DIRECTIONS FOR THIS TASK. Gather up all lines that carry the word "materials".

INPUT RECORDS.
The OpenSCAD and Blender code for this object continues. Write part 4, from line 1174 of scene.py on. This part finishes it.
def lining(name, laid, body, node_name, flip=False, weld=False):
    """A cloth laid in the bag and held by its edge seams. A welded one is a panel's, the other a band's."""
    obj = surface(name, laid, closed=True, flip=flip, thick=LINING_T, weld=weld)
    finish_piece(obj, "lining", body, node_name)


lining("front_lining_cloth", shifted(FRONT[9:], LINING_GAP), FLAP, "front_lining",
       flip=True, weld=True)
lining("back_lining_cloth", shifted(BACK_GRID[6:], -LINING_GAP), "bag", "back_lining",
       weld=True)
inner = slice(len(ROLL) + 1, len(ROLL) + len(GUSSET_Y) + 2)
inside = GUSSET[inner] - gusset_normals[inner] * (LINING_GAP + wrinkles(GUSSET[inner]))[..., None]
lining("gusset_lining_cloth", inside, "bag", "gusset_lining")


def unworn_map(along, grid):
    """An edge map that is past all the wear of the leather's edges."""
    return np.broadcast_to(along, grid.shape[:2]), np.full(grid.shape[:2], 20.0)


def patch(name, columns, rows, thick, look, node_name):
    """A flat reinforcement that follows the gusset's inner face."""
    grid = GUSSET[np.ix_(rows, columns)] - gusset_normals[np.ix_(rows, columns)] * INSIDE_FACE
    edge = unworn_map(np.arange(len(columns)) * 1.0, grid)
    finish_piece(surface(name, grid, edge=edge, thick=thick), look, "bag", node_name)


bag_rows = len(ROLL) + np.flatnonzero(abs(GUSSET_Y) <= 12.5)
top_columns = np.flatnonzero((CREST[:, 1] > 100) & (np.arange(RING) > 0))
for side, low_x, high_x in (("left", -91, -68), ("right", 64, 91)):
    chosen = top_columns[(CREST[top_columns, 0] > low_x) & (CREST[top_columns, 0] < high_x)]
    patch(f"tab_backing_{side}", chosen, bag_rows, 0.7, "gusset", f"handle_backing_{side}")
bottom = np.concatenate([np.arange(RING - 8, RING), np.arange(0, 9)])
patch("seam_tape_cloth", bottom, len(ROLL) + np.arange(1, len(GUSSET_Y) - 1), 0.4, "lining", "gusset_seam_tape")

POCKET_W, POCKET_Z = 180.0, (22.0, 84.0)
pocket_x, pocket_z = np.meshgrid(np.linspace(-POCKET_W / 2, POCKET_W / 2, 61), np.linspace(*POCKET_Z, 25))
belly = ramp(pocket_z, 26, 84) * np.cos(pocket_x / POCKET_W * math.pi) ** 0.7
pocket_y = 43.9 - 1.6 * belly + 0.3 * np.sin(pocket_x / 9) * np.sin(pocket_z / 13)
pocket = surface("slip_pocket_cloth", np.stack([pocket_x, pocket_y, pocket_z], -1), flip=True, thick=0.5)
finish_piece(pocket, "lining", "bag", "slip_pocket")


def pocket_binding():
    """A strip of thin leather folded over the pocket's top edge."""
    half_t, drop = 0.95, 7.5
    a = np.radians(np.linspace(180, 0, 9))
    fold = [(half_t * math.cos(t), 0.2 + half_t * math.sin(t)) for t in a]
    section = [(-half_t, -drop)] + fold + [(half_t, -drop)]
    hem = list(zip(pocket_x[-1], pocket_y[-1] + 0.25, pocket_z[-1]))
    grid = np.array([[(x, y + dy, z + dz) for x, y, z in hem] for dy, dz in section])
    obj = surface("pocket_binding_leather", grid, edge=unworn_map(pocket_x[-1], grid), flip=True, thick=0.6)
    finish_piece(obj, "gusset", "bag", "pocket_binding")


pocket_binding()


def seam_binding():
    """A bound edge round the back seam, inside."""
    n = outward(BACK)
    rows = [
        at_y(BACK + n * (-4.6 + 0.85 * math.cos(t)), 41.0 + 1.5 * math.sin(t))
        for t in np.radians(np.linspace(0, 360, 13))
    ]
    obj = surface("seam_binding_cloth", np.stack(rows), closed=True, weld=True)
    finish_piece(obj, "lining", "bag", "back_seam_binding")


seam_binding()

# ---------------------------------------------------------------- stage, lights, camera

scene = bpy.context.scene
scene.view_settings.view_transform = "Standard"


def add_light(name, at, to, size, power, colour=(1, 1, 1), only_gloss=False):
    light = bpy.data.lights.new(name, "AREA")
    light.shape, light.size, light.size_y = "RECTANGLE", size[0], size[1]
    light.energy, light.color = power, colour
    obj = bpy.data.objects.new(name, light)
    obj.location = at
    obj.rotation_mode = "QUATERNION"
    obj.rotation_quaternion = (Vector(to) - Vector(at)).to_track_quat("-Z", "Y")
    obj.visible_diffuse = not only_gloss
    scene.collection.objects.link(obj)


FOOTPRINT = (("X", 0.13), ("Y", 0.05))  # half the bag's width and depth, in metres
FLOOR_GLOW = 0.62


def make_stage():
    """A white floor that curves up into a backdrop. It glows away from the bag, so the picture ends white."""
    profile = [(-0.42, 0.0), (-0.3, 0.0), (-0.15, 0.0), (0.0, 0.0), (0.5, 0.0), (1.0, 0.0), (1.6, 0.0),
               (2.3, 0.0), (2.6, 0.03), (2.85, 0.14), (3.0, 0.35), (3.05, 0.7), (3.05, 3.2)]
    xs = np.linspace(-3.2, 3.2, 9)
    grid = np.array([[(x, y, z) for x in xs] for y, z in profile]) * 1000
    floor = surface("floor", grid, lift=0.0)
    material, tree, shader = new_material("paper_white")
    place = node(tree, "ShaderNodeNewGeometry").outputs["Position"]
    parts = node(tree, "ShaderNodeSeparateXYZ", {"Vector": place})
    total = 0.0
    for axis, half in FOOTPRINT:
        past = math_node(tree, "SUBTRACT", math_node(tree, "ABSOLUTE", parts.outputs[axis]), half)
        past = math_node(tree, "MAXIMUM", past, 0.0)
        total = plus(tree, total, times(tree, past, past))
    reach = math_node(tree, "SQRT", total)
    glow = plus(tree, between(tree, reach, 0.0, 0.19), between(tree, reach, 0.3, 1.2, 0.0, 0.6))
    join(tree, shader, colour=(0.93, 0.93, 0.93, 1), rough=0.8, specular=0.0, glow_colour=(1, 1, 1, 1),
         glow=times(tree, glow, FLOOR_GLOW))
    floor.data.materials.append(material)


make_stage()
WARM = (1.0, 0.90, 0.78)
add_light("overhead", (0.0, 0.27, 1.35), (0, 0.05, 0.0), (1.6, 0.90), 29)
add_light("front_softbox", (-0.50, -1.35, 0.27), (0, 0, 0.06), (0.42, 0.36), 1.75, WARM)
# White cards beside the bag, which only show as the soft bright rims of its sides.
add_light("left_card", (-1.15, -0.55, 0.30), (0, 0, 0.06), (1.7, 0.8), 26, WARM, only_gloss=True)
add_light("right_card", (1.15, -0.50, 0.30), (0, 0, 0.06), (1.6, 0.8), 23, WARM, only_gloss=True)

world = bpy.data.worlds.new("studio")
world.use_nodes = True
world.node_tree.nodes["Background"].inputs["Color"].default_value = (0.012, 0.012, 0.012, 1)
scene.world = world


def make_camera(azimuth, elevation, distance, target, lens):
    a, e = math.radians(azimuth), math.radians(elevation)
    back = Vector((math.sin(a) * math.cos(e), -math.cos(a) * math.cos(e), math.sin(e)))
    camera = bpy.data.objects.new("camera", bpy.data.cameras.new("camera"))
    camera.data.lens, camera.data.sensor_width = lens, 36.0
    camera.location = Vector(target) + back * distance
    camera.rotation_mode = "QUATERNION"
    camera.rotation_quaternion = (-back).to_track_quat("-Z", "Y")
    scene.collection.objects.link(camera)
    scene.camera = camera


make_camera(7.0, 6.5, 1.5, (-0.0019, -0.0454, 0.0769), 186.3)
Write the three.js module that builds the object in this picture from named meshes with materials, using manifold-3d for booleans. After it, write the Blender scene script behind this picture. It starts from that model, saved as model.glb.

THE ANSWER.
    floor.data.materials.append(material)
Write the three.js module that builds the object in this picture from named meshes with materials, using manifold-3d for booleans. After it, write the Blender scene script behind this picture. It starts from that model, saved as model.glb.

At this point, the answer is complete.